When you might block locations?

A policy that uses the location condition to block access is considered restrictive, and should be done with care after thorough testing. Some instances of using the location condition to block authentication may include:

  • Blocking countries/regions where your organization never does business.
  • Blocking specific IP ranges like:
    • Known malicious IPs before a firewall policy can be changed.
    • For highly sensitive or privileged actions and cloud applications.
    • Based on user specific IP range like access to accounting or payroll applications.

User exclusions

Conditional Access policies are powerful tools, we recommend excluding the following accounts from your policies:

  • Emergency access or break-glass accounts to prevent tenant-wide account lockout.
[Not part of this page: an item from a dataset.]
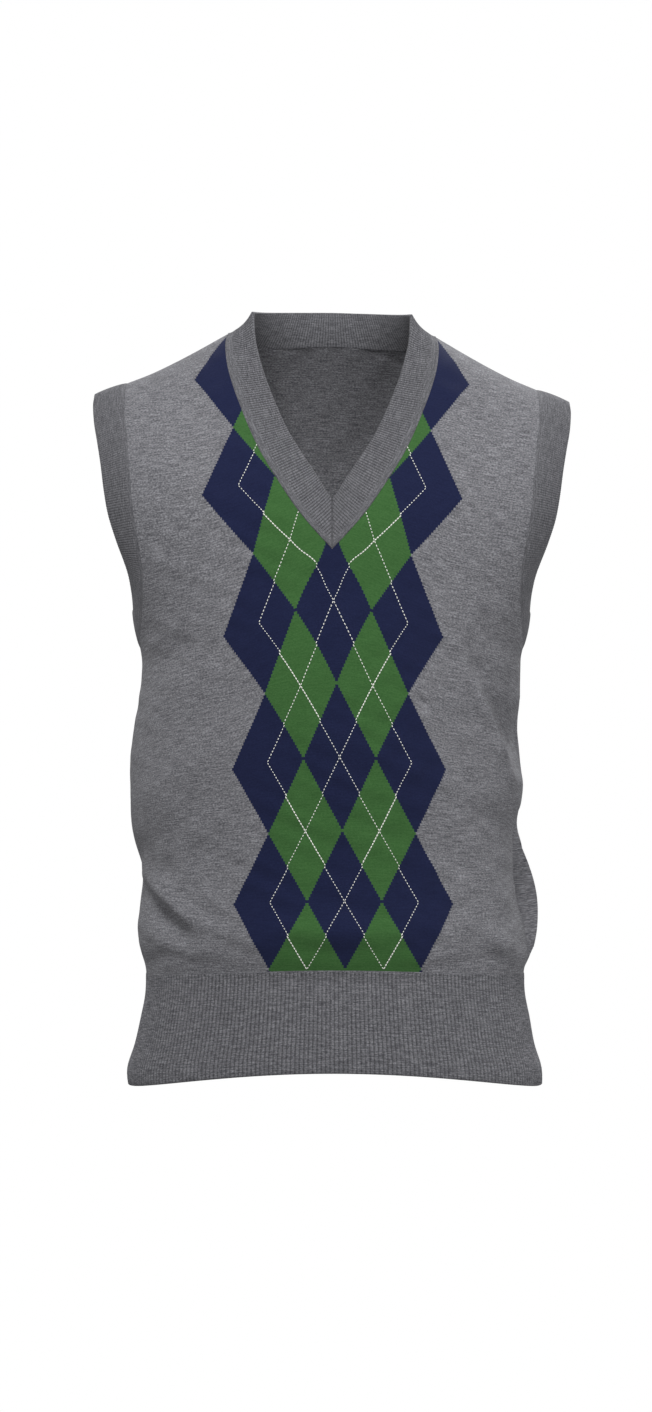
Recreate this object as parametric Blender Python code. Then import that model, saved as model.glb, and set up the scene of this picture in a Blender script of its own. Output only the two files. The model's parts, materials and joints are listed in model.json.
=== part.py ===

In the unlikely scenario all administrators are locked out of your tenant, your emergency-access administrative account can be used to log into the tenant to take steps to recover access.
  • Service accounts and service principals, such as the Azure AD Connect Sync Account. Service accounts are non-interactive accounts that aren't tied to any particular user. They're normally used by back-end services allowing programmatic access to applications, but are also used to sign in to systems for administrative purposes. Service accounts like these should be excluded since MFA can't be completed programmatically. Calls made by service principals won't be blocked by Conditional Access policies scoped to users. Use Conditional Access for workload identities to define policies targeting service principals.
    • If your organization has these accounts in use in scripts or code, consider replacing them with managed identities. As a temporary workaround, you can exclude these specific accounts from the baseline policy.

Bulk uploading and downloading of named locations

When you create or update named locations, for bulk updates, you can upload or download a CSV file with the IP ranges. An upload replaces the IP ranges in the list with those ranges from the file. Each row of the file contains one IP Address range in CIDR format.